A superior court judge has found that a Native American employee of Day's Jewelers was subjected to a hostile work environment during the many years he worked there because of his race. The judge did, though, dismiss several other related claims, saying they were not the result of race-based harassment.
Jason Brown worked for Day's Jewelers in Maine for close to seven years in several different jobs. In an interview with Maine Public Radio in 2015,v he said his boss routinely called him "Big Indian," made wisecracks about "Indians and firewater," used the N-word in front of his co-workers and once told a non-native employee with a long, black braid that she looked like a "squaw." He said he was also subjected to offensive images.
In her ten-page decision, Justice Michaela Murphy concluded that Brown was subjected to unwelcome harassment based on race, but she could not find that the defendant's' conduct constituted malicious intent as defined by the Maine Human Rights Act.

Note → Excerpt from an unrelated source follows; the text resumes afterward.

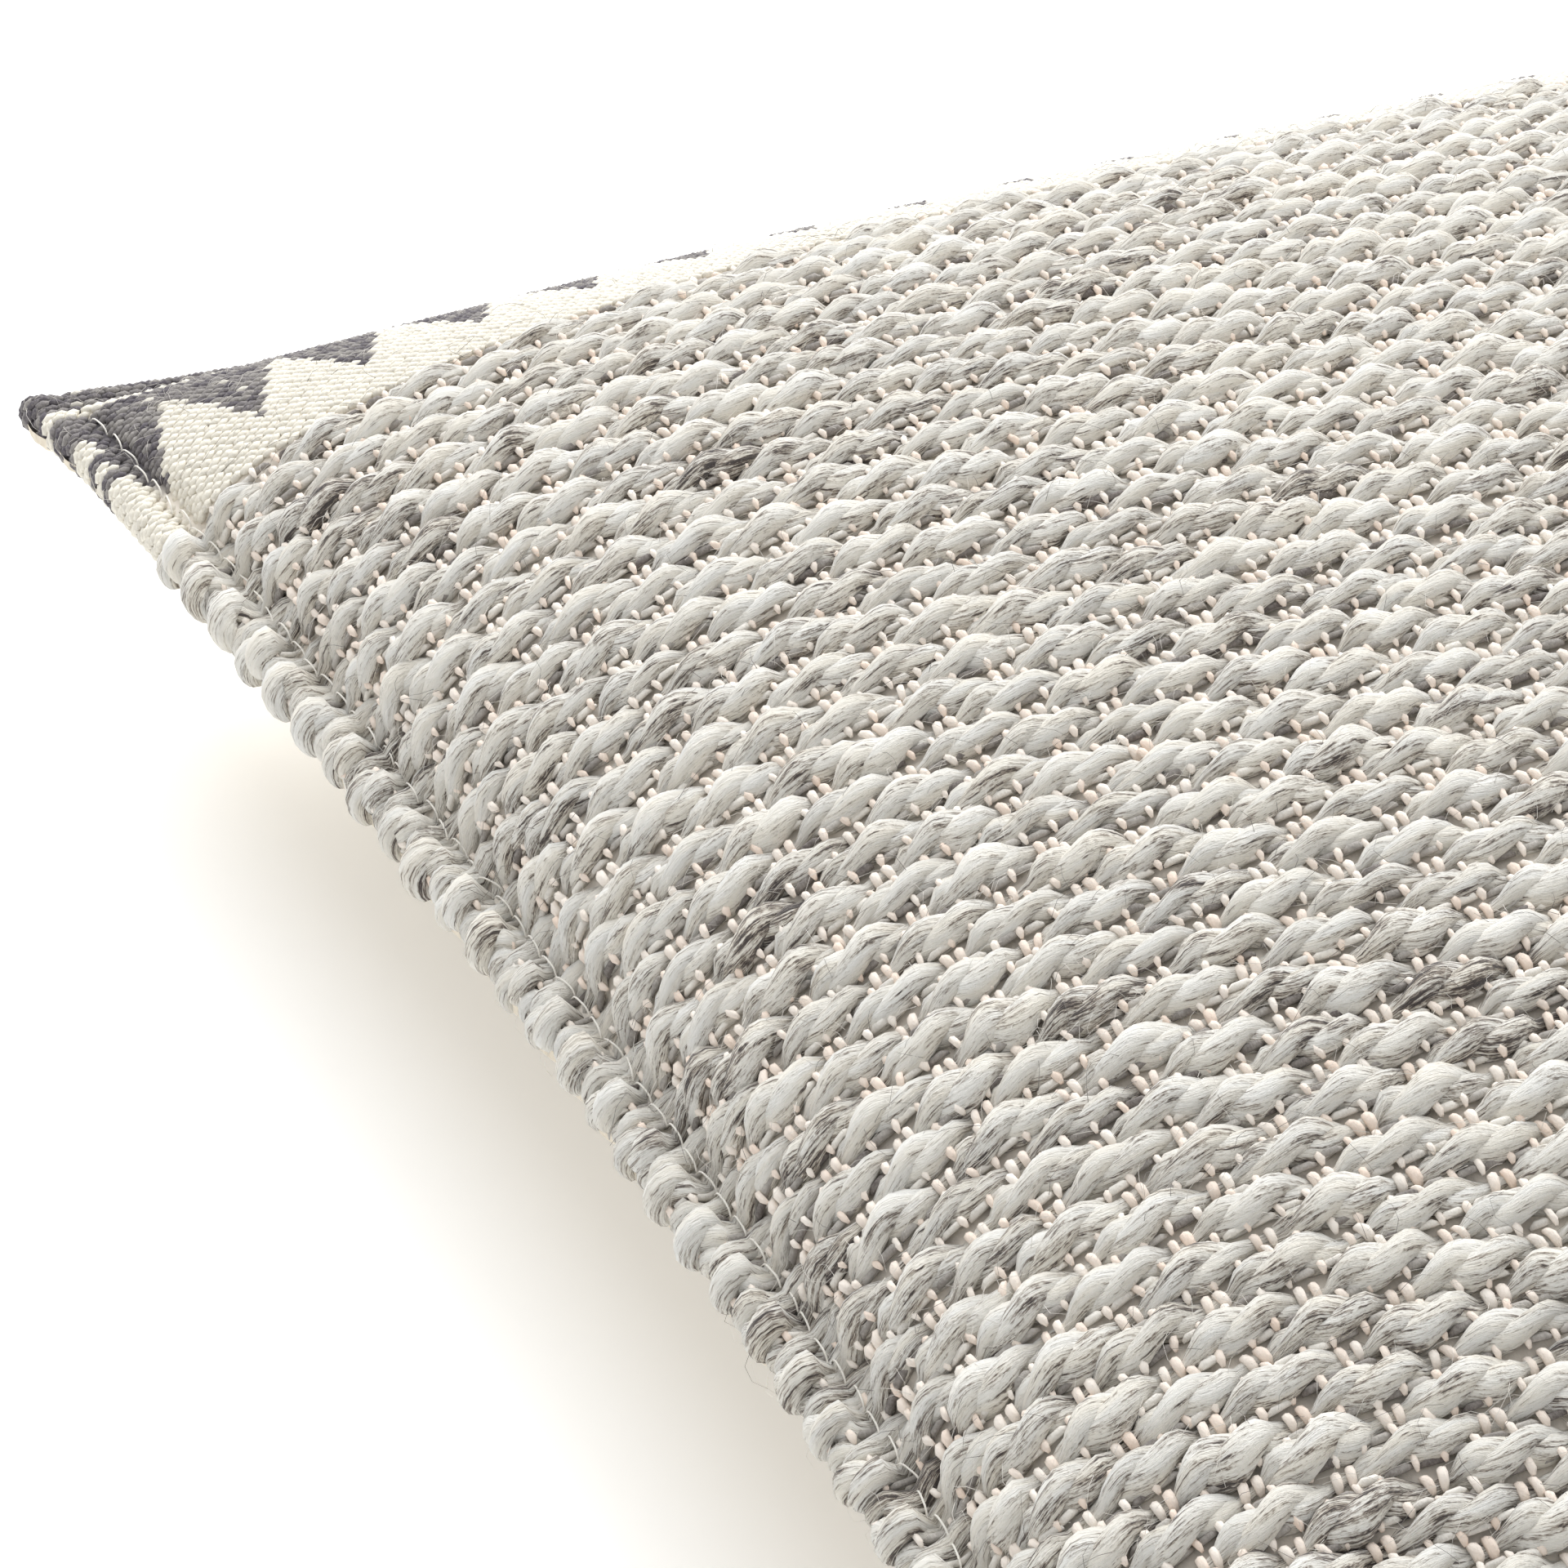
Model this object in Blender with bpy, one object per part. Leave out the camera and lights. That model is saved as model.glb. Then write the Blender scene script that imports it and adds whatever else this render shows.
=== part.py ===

“What Justice Murphy found is that they did not recognize how problematic their behaviors were,” says Eric Mehnert, an attorney for Jason Brown.
Mehnert said that during a two-day trial last October the Court heard from an expert on the negative effects of stereotypes used against African Americans and Native Americans and how they can create lasting harm to self esteem. After his testimony, two company officials testified that they then understood how the behavior taking place at the store would be offensive.
“I think that with that finding it was probably inappropriate for Justice Murphy to find there was no malicious intent,” Mehnert says.
Justice Murphy also did not find that Brown's departure from the company was the result of harassment. She declined to award back pay or punitive damages, but she did grant him $40,000 in damages for emotional pain and suffering. It's unclear whether her judgment will be appealed.
An attorney for Day's Jewelers was unavailable for comment.